It is widely accepted that the likelihood of hair loss increases with age you’ve only to turn on an episode of Songs Of Praise to see how sparsely-haired the average ageing flock is.
But there is debate over whether or not this paucity of locks is down to the androgenetic alopecia, more commonly known as Male Pattern Baldness and Female Pattern Hair Loss, or something else entirely.
Senescent Alopecia is a term that has been on the books for many years, and is used to describe hair loss in people aged 50 or over whose hair loss has more in common with an all-over, ‘diffuse’ thinning of the type most often seen in cases of Telogen Effluvium, than the more localised thinning seen in genetic baldness.
However lingering doubts over whether Senescent Alopecia truly exists seem to have been quashed this week with new research from Japan that claims ageing hair follicles that are denied a key collagen protein (lost as a result of ageing) simply turn into skin.
An article in the journal Science explains how biologists at the Tokyo Medical and Dental University set about trying to understand why hair becomes thinner with ageing. Beginning with mice, they examined hair follicle stem cell growth cycles and found that “age-related DNA damage triggers the destruction of a protein called Collagen 17A1.”
This, the article continues, then causes the transformation of stem cells into something called “epidermal keratinocytes”, which are then easily shed. The team’s next goal was to see if this was also true of humans. Continues below diagram...
Diagram showing the mechanism of hair follicle (HF) ageing and associated hair loss, taken from the study published in Science magazine. HFs sustain their cyclic regeneration through the intensive self-renewal of activated hair follicle stem cells aka HFSCs (blue dots). The ageing of HFSCs is triggered by DNA damage-induced COL17A1 proteolysis. Once aged HFSCs (red dots) are activated during the hair growth cycle, they leave the niche and terminally differentiate into epidermal keratinocytes and are then eliminated from the skin surface.

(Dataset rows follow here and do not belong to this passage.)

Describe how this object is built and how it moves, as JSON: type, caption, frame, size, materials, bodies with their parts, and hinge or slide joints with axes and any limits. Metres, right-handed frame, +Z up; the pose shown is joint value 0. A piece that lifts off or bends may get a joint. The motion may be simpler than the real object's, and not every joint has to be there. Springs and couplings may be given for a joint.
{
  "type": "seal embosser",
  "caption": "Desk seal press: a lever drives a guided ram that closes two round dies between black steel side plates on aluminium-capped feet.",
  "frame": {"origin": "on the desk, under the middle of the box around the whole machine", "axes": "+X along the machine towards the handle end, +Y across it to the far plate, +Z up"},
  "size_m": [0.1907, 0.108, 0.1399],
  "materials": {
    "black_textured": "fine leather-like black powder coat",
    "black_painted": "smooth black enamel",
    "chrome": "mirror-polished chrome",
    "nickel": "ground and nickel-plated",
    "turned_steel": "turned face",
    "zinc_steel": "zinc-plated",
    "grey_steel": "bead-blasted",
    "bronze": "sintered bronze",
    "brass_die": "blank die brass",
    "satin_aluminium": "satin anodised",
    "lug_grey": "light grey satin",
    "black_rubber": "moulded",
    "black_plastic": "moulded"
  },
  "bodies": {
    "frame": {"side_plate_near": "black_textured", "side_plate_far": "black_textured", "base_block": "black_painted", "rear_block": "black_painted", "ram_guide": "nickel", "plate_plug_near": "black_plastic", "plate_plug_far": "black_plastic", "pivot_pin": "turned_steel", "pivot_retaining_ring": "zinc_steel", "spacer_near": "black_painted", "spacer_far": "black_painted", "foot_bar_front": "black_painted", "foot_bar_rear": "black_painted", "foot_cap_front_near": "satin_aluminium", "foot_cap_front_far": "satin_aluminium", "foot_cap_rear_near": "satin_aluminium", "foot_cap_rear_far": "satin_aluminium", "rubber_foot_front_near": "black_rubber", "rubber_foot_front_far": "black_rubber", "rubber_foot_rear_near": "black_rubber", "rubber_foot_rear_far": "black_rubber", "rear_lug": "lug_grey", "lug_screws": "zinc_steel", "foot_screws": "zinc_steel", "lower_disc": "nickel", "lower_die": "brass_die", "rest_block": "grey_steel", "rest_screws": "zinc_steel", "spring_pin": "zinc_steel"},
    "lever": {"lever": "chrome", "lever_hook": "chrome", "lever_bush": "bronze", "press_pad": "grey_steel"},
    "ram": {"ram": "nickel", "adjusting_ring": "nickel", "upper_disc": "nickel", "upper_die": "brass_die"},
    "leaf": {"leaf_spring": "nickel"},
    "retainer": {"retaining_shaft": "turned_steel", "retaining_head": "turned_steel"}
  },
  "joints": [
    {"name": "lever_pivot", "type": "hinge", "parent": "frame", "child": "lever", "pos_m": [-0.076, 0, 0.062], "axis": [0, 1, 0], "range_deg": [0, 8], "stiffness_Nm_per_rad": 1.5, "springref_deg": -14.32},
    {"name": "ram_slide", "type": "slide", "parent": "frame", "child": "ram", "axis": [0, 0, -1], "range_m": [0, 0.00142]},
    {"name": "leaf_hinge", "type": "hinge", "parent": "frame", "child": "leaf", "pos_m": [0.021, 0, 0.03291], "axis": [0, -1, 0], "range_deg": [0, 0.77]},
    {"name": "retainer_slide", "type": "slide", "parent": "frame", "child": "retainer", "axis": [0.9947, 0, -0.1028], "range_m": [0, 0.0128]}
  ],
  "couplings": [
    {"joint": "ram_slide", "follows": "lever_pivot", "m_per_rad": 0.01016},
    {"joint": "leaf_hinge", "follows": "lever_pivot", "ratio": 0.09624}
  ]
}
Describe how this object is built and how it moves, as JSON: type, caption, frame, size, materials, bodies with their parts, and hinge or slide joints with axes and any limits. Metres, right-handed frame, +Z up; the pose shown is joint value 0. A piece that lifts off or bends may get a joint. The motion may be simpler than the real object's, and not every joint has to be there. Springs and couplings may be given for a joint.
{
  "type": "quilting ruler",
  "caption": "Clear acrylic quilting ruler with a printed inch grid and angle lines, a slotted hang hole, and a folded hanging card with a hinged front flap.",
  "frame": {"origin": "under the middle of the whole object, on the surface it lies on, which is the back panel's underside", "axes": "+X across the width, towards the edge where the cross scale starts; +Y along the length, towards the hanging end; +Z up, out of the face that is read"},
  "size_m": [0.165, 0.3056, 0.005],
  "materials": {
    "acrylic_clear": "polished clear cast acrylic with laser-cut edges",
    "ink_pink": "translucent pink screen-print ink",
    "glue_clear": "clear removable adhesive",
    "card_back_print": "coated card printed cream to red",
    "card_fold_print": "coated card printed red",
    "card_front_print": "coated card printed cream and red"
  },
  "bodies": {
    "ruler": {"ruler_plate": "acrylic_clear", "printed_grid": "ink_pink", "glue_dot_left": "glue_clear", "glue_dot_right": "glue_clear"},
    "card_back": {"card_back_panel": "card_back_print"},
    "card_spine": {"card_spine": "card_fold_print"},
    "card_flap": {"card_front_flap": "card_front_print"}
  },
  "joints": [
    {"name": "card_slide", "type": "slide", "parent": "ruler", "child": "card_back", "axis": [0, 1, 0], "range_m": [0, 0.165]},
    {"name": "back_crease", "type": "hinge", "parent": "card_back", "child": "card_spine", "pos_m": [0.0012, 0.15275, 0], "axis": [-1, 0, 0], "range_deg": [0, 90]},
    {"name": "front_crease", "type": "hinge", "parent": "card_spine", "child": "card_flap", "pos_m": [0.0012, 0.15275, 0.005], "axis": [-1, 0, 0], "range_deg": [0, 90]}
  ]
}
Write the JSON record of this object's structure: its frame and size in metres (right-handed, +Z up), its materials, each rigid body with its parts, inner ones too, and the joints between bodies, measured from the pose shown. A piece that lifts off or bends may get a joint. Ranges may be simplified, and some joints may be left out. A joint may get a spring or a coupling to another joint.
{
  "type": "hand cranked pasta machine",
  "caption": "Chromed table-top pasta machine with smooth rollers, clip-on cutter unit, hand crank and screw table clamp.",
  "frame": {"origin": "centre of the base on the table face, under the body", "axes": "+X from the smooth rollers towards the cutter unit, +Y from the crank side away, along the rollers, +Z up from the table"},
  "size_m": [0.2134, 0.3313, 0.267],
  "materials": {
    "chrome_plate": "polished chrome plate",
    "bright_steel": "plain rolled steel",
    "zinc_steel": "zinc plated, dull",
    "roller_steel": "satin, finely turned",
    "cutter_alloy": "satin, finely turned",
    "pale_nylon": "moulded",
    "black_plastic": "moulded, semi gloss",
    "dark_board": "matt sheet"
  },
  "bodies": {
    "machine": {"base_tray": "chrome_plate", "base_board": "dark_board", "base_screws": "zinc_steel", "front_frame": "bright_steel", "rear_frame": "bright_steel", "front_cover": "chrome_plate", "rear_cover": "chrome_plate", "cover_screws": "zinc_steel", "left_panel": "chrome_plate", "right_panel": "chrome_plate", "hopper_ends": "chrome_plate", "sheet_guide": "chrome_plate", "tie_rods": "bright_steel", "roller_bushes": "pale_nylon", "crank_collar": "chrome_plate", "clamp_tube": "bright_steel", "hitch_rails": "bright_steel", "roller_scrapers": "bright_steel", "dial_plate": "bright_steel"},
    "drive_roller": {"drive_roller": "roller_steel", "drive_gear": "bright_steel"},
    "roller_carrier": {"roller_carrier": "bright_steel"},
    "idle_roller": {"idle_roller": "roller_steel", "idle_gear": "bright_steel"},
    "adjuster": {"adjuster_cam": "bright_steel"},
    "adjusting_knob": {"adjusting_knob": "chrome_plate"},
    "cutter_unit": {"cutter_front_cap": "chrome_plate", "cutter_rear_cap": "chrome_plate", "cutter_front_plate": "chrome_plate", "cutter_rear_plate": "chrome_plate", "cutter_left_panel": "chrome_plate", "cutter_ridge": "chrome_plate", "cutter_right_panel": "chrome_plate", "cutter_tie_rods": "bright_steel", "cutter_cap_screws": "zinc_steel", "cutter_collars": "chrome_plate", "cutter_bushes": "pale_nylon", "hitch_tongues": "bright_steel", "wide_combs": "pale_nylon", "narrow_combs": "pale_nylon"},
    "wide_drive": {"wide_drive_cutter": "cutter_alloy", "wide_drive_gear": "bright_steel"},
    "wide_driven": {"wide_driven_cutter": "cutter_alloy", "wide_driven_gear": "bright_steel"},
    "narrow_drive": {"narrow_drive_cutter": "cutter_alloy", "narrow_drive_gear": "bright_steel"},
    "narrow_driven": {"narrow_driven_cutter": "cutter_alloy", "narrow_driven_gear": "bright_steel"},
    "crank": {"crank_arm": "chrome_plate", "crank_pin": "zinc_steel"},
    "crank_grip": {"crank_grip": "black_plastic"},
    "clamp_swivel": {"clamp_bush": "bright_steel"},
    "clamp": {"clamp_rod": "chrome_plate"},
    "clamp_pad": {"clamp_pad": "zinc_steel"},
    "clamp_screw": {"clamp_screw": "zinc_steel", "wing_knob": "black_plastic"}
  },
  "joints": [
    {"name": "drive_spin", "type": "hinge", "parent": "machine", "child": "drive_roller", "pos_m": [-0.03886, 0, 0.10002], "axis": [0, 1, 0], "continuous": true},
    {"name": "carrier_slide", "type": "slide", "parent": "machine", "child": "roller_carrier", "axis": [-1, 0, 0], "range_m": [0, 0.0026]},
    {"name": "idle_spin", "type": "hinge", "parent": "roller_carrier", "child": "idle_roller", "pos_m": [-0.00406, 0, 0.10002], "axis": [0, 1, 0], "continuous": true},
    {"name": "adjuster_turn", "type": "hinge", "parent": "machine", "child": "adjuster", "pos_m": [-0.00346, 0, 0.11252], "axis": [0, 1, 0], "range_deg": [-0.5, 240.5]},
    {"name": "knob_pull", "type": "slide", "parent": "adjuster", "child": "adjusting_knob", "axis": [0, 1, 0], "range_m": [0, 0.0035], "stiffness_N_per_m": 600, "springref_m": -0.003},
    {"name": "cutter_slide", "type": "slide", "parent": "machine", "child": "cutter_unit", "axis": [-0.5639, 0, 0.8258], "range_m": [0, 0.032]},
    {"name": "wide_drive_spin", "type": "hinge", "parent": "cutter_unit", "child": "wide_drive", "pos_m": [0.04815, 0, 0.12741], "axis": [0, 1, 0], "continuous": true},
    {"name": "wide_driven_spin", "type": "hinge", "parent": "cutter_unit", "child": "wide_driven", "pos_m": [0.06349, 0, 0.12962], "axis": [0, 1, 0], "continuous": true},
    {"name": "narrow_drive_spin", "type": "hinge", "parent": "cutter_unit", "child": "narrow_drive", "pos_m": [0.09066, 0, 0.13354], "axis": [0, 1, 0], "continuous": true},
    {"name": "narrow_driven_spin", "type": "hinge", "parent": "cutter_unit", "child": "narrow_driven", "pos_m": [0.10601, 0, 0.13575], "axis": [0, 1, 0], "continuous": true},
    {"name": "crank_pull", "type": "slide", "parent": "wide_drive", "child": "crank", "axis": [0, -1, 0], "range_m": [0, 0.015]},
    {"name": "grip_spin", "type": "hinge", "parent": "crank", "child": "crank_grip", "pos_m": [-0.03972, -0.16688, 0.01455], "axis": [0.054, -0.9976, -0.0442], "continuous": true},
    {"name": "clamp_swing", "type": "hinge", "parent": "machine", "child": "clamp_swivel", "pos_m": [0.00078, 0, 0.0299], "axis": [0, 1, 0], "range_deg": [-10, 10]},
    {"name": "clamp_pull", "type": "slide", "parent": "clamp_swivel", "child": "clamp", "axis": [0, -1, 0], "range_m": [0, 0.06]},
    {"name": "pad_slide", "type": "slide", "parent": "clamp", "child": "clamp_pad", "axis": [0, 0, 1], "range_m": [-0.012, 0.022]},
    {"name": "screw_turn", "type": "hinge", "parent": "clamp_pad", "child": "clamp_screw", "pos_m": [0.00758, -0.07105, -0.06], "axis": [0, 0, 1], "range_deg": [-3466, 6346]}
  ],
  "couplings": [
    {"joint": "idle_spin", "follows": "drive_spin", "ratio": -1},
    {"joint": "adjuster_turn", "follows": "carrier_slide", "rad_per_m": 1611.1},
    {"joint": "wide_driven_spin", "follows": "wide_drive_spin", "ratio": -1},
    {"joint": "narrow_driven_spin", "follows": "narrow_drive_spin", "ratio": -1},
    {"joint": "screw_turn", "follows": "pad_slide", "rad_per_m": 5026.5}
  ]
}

During research they found that follicles in people who were over 55 were smaller, with lower levels of Collagen 17A1. Summing up the findings in Science, writer Laurel Hamers quotes the study’s lead scientist Emi Nishimura: “We assume that… ageing processes and mechanisms [similar to those in the mice] explain the human age-associated hair thinning and hair loss.”
The Japanese medical team now believe there is scope for further investigation into how their discoveries can be used to fight this type of thinning hair.
The findings appear to be at loggerheads with a 2011 study which examined the hair counts of 2,149 patients and concluded that old age was not a significant cause of hair loss.
Regardless, any new research into the complex mechanisms of hair growth are always welcome as previous studies helped lead the way to the development of only two MHRA licensed and FDA approved genetic hair loss treatments available today.
Whilst with genetic hair loss in men and women it is true that the earlier you treat it the more likely you are to see significant regrowth results, some people may not start to experience thinning until later in life. In these instances, a hair loss specialist can help you explore all the options available to you.